Murnau made the most of his opportunity. Often cited as one of the greatest films ever made, it sweeps the viewer into a penetratingly compelling story that needs no words to make itself understood.

It tells of a farmer (George O’Brien) and his wife (Gaynor). A “city woman” (Margaret Livingston) seduces him. We begin with the principals in mid-misery, one from guilt and the other from sorrow. The city woman urges the farmer to kill his wife, sell his farm, and come to the city with her.

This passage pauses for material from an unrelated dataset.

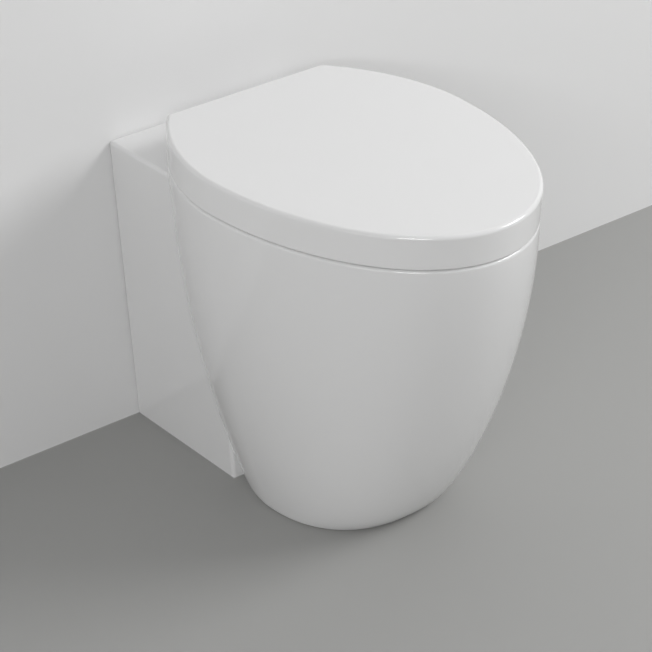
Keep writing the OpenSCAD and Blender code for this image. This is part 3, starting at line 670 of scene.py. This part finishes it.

Double exposures reveal the farmer’s thoughts, contrasting with his anguished features. The filmmakers track down complex paths through the studio-created marshes, embodying the meandering, wavering walk of the guilty husband. The two embark on an ominous journey via boat to the city. The farmer stands over his wife, ready to kill, then abruptly relents.

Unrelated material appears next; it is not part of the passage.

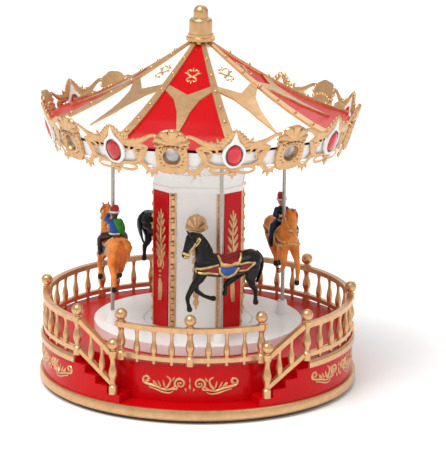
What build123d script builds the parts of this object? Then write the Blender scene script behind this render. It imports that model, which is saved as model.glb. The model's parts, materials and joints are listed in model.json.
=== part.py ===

What happens next is the entire play of two personalities, running through the emotions of despair, fear, shame, forgiveness, and reconciliation, all in the context of a visit to a vivid, Expressionistic cityscape. Murnau moves the story on with economy and precision, mirroring camera setups, gestures, postures, using all the resources of the pictorial field and the actors’ skill to convey a true love story.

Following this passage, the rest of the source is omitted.